The five steps towards safeguarding children
The FIFA Guardians Toolkit is a practical resource for all stakeholders working to safeguard children in football. Specifically, it is intended to support FIFA’s Member Associations in developing safeguarding policy and procedures in line with their local legal and cultural context and in collaboration with the local expert partners and relevant authorities.
Some MAs have well developed policies and procedures in place, others are just starting out on their safeguarding journey. Depending on what stage of the journey your MA is in, these five steps, taken together, are intended to help you refocus current efforts and implement minimum requirements to keep children safe in football. The steps are underpinned by recognised best practice to help you develop a long-term system of safeguarding.
Step 1: Assess existing reality
The first step towards safeguarding children in football is to consider:
The ways in which children are involved in football in your country.
Undertaking an assessment to understand what is already in place to safeguard them. You may not consider certain actions in terms of ”safeguarding”, but it is likely that you are already undertaking a number of measures to safeguard children in your country.

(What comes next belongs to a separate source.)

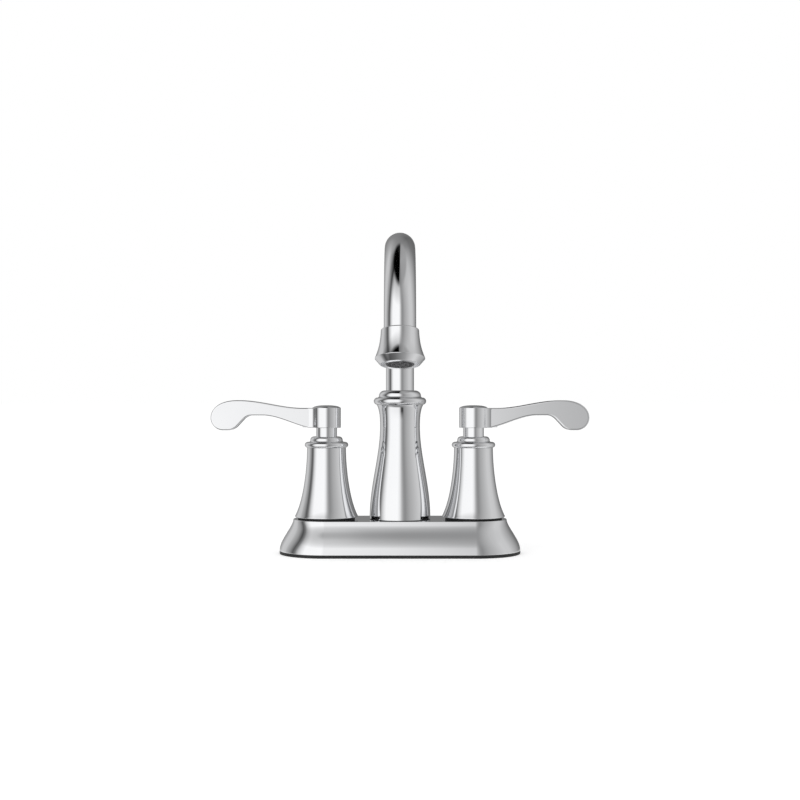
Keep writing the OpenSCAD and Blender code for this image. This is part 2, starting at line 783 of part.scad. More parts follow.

What agencies and organisations exist within your country to safeguard and protect children and to promote their rights ? These locally based expert agencies and organisations may be able to provide guidance and support you in safeguarding and protecting children involved in football in your country.
Step 2: Define your safeguarding policy
Every MA that engages directly or indirectly with children has a duty to do all it can to protect children from harm within football and to promote their well-being. A child safeguarding policy provides MAs with a formal approach to managing this duty of care.
As a minimum, your policy should :
Be approved by your executive committee or council and have an associated action plan.
Identify a lead officer on child safeguarding.
Have a dedicated safeguarding internal steering group and / or external advisory group to help the development, implementation and monitoring of your safeguarding measures.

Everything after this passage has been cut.